En attendant, mes amoureux et lui me donnent un curieux spectacle. Il n’y avait certainement qu’eux à bord, qui vécussent, et à eux trois, ils me représentaient bien l’Allemagne si souvent étrangère au monde réel par le sentiment, la poésie et la science. Après tout, ne vaut-il pas mieux être enlacé de ces fils d’or que des liens pesants de l’industrialisme ? Le riche qui n’est que cela a reçu sa trompeuse récompense, suam receperunt mercedem, vani vanam. Le poëte ou l’amant, c’est la même chose, l’a toujours dans son cœur et le savant dans sa pensée.

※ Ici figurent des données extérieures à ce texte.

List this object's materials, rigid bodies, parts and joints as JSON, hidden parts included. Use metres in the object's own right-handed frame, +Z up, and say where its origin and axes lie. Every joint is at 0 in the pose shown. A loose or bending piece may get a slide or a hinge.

  1. L’Allemagne y tient. Le roi de Prusse vient de décider (décembre 1862) que l’anniversaire de Leipzig deviendrait la grande fête nationale de la Prusse. Il a même joint à cette réminiscence, tout en signant un traité de commerce avec nous, un souvenir de Rosbach. Je vous abandonne Rosbach, mais vous étiez dix à la curée du lion, ne l’oubliez donc pas. Et puis, encore une fois, quel profit y a-t-il pour le monde à éterniser ces rancunes ? — Il faut dire aussi que l’institution de ce jubilé anti-français est surtout une manœuvre politique contre les députés libéraux. Mais je ne l’aime pas plus vu de ce côté que de l’autre.
  2. Il faut, pour l’intérieur de la Walhalla, faire une restriction à ces éloges. La double ligne de bustes qui s’étend le long des murailles n’est point d’un effet heureux. On y trouve heureusement à admirer de belles fresques et quelques bonnes sculptures.
  3. On trouve aussi, surtout un peu plus bas, à l’entrée en Autriche, beaucoup de noms géographiques qui se terminent par la syllabe zell, mot qui signifie cellule, et dont la combinaison avec un nom de bourgade ou de ville (Marbachzell, Engesszell, Engelhartszell, Hafner-Zell, etc.) annonce qu’un ermitage a donné naissance à ces centres de population.